When the U.S. Supreme Court handed down its opinion in NRA v. Vullo, I was delighted. Writing about it at the time, I praised “a unanimous opinion written by the court’s most left-leaning justice in a case in which the ACLU represented the NRA,” and added, “If it wasn’t clear before, it’s crystal clear now. The First Amendment forbids even indirect attacks on Americans’ expressive rights.”
Sadly, I spoke to soon. A few weeks after Vullo, the court handed down another opinion that significantly muddies the waters. The court’s opinion in Murthy v. Missouri doesn’t repudiate the fundamental principle it annunciated in Vullo—government may not use its influence over private parties as an indirect method for suppressing speech. Nevertheless, it’s going to make it rather hard for parties whose speech is suppressed in that way to get their day in court.

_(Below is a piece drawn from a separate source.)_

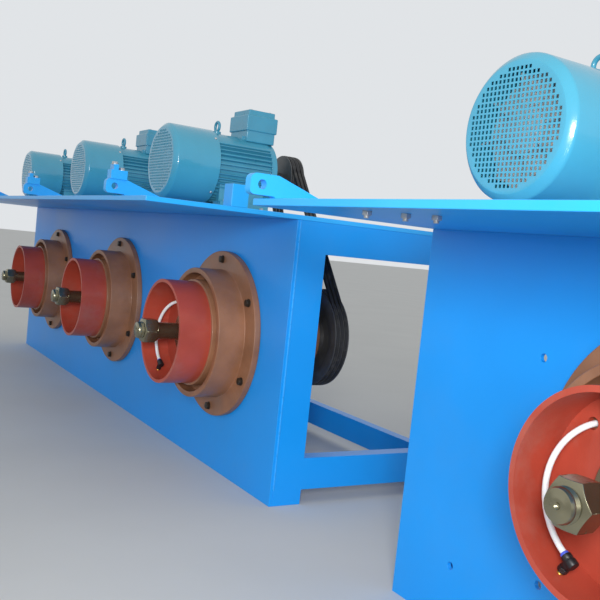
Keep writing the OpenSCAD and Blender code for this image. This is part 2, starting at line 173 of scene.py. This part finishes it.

In 2023, five individual plaintiffs and the attorneys general of Missouri and Louisiana filed a lawsuit against a group of federal officials, including President Biden and Surgeon General Vivek Murthy. The plaintiffs claimed that federal officials had violated their rights under the First Amendment by convincing social media companies like Facebook and Twitter to suppress their speech about topics like the efficacy and safety of mask mandates, lockdowns, various covid treatments, and so forth.
Some relevant facts are beyond dispute. Everybody knows that government officials encouraged social media companies to suppress unwanted speech throughout the period. Everybody knows that the social media companies suppressed that speech. Though not necessarily relevant, everybody also knows that much of the suppressed speech turned out to be more reliable than the preferred speech the government was promoting. The only substantive issue in the case, therefore, was whether the officials who wanted the speech suppressed crossed the line between permissible persuasion and impermissible coercion. For what it’s worth, every judge who has considered that question, including the dissenters in Murthy—Justices Alito, Thomas, and Gorsuch—has found that they probably did.
Unfortunately, the majority opinion written by Justice Barrett refused to reach the substantive issue. The plaintiffs had asked for an injunction ordering the government to stop suppressing their speech, but the majority found that they lacked standing to even make such a request. It held that they could do so only if they could show, not merely that the government had harmed them in the past by improperly using its influence to suppress their speech, but also that it was likely to harm them in the future by doing so again. According to the majority, the plaintiffs failed to make that showing.
Justice Alito and the other dissenters reached a different conclusion, and I found their arguments compelling. Other analysts disagree. One thing is clear, however. The Murthy opinion will encourage collusion between government agencies and corporate media to suppress unwanted speech of all kinds. Remember, the Biden administration didn’t just persuade the socialmedia companies to suppress speech about the origin of covid and the government’s response. It also persuaged them to suppress speech about Hunter Biden’s laptop and irregularities in the 2020 election. That ought to worry everyone who appreciates the value of freedom of thought and expression.
Why did SCOTUS reach such different results in Vullo and Murthy? I suspect part of the explanation is that the court affords more respect and deference to federal agencies than state agencies. It was clear during oral argument in Murthy that many of the justices think it’s right and proper for the security services and the President to use their influence to suppress “misinformation” when public health and national security are involved. After what we saw during 2020 and 2021, I find that surprising, but that really seems to be what they think. I don’t know what it would take to make them more skeptical.